Although there was no snow, it was very cold in Edinburgh.  One day we had a high of 3 degrees and the night-time low of 2 degrees!  And VERY windy, which chills you down all the more.  No matter, we made the most of our time visiting sites almost everyday.  We visited the Scottish Museum twice (of course), two Portrait Galleries, Rosslyn Chapel and Edinburgh Castle.  We did lots of walking and enjoyed the fact that the city is very compact.  The grey days spoiled the atmosphere somewhat, what with grey stone buildings and grey clouds and rain every day.   The transport system is great, only buses as the city is built on volcanic rock and proved too hard to dig an underground system.  The fare is the a flat rate no matter how short or long your trip is and one day passes make it even cheaper.
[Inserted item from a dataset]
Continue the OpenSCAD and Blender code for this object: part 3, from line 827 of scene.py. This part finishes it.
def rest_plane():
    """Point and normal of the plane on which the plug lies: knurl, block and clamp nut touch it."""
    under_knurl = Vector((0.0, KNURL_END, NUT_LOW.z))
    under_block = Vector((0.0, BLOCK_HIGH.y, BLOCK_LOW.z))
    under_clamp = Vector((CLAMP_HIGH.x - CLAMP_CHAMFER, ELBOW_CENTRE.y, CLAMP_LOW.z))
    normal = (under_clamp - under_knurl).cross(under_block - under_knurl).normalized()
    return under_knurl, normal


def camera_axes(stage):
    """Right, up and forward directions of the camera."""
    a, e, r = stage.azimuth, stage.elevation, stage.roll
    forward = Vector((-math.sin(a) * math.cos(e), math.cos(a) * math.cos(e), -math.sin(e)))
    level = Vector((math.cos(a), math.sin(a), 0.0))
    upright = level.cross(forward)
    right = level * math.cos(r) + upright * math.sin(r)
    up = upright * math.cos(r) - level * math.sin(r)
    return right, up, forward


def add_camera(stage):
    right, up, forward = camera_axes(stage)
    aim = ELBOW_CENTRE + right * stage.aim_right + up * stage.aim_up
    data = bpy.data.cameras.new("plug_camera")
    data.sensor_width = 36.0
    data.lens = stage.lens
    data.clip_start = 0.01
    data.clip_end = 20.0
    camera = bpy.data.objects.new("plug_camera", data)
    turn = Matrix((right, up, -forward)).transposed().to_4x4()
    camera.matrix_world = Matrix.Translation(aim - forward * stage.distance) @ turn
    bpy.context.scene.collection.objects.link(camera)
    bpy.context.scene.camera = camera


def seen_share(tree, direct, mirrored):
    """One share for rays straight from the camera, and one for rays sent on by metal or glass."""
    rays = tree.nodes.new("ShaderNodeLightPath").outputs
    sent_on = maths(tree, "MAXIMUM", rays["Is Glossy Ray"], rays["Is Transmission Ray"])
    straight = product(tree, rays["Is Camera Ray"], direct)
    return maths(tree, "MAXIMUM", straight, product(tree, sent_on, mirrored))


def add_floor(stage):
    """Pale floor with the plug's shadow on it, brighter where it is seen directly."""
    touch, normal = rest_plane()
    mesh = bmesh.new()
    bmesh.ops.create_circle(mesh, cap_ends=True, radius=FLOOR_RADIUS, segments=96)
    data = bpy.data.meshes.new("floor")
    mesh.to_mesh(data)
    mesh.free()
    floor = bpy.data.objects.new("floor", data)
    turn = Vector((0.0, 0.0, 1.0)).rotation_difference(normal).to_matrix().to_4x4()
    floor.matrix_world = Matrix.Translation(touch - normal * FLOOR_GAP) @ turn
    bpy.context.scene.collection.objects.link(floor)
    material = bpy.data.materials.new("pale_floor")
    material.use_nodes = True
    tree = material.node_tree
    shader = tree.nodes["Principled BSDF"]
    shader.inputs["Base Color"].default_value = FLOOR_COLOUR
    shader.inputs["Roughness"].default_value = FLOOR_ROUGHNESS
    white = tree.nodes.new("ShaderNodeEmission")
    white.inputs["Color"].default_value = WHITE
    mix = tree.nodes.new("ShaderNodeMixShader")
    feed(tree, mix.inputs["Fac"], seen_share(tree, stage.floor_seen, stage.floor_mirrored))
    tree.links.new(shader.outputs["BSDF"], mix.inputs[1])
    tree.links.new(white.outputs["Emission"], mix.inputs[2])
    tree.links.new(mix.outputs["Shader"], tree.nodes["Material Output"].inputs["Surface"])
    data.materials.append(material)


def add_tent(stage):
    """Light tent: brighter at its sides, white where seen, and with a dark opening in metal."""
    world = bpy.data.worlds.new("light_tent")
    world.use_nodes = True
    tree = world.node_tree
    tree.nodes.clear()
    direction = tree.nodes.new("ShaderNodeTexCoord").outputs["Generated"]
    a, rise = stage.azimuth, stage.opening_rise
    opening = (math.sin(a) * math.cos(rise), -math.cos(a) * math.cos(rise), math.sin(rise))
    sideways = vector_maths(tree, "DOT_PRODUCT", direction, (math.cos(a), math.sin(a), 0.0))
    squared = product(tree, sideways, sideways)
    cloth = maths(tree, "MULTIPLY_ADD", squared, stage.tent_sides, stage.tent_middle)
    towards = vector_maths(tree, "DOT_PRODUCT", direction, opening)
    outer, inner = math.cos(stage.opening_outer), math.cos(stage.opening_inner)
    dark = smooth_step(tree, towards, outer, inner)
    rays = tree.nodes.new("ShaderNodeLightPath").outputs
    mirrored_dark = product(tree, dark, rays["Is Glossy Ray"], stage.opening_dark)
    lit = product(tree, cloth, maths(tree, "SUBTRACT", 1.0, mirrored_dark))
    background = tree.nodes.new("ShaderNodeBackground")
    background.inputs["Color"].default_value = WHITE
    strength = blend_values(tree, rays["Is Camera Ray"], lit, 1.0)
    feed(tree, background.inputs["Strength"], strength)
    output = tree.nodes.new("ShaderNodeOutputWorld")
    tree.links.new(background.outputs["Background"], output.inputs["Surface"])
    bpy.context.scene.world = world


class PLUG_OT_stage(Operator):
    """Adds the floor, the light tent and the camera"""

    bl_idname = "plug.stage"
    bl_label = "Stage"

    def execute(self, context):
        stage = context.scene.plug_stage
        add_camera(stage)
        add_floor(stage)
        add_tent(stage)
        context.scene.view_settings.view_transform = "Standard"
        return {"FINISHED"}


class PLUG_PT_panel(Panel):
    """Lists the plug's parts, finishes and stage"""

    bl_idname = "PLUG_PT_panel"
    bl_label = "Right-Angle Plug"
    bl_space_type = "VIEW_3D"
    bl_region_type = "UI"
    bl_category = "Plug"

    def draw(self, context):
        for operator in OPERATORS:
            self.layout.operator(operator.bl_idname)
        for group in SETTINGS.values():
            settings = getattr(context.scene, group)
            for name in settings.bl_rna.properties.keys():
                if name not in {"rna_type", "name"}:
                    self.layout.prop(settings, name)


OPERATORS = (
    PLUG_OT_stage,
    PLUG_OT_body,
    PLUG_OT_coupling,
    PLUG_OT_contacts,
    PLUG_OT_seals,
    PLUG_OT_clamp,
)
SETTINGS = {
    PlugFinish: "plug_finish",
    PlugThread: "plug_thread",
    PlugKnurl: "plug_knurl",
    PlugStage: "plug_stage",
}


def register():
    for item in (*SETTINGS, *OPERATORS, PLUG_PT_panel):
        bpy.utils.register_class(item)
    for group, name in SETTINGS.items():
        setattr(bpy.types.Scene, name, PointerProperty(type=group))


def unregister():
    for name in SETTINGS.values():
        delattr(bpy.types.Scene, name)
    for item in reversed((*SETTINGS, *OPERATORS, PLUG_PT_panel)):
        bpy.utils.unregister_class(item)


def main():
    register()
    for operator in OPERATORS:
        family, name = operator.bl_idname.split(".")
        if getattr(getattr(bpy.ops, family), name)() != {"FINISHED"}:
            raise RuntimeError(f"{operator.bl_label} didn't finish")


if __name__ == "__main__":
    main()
The Proclaimers are from Leith too

Rosslyn Chapel was excellent, very ornate and beautifully restored.  We took a very informative guided tour.  As there was a No Photo Policy please access the website to get a feel for it.  It dates back from 1446 and was built for one family initially.  http://www.sacred-destinations.com/scotland/rosslyn-chapel

Walking up Leith Walk towards the centre of town, about 15 minutes away. Believe me the sky was not this bright!

Round the corner and you get to the Castle


Mary Queen of Scots

The surprising interior of The Scottish National Museum

We love squirrels!

The outside of The Scottish National Museum

We've seen so many Occupy sites around the cities. Very brave in this weather!

The Scottish Portrait Gallery

The first ever pneumatic tyre made by Mr Dunlop for his son

Unfortunately, we were unable to take photos inside the Rosslyn Chapel. Here's a sample of how ornate it is, a grave plot in the grounds

You have never seen so much tartan! Even the buses are upholstered with it, including the CCTV

Inside a small chapel in Ed. Castle. I look like an Eskimo because outside it is pouring and freezing!!

Looking up to Edinburgh Castle

Of course it was dark by the time we emerged from Edinburgh Castle, after all it was 4p.m.!

Our highlight was during our last evening with the MacDonald’s and de Rues’!  Tim was busy making dinner, Seth was in their bedroom, Esther was still at work (they both work shifts) and Rebekah was in another room as well, leaving Dennis and me in the lounge. 

Just down from the Abbey stood Rosslyn Castle in ruins. Notice the brown hedging. You see this everywhere, I think it may be some sort of trimmed elm trees

Next door to Roslyn Abbey is The Old Rosslyn Inn, 1660. "Among distinguished quests: EdwardVII...Robert Burns...Sir Walter Scott...William and Dorothy Wordsworth

The next minute in walked a Scottish piper dressed in full regalia, pipes going full noise with Rebekah and Seth coming up the rear presenting the haggis!  The piper was actually Tim, who regularly busks with his bagpipes, to great effect.  Tim then proceeded to address the haggis reciting Robbie Burn’s famous poem in English, from memory.   As befits a man with a Linguists Degree, he delivered this great discourse with relish and aplomb in a broad Scottish brogue and with a dirk hidden in his sock he stabbed  the aforesaid haggis!  And then we were invited to eat the haggis, tatties and neeps (swedes), which proved to be rather delicious.  A fitting end to our very enjoyable stay.
Our bus drive home was very quiet.  Just four passengers and two bus drivers. Each man drove half the way back and either spoke to each other in Indian or slept the rest of the time.  They had me a bit worried initially as they turned northward for sometime, but they had decided that since all four of us were going directly to London and they had no one else to pick up on the way, they took a faster route going just alongside Glasgow and down through Birmingham on the M6, on the other side of the island.  And it proved correct as we were an entire hour earlier in London than expected.  When we got to Victoria Coach Station the city was so busy that I promptly agreed with Dennis that it was “Nuts” to stay in town for the fireworks!  The following day the TV news said 250,000 were in town for the show!

Our very own Piper and Reciter! Wonder what the neighbours' thought when he started up, as we were in a block of flats!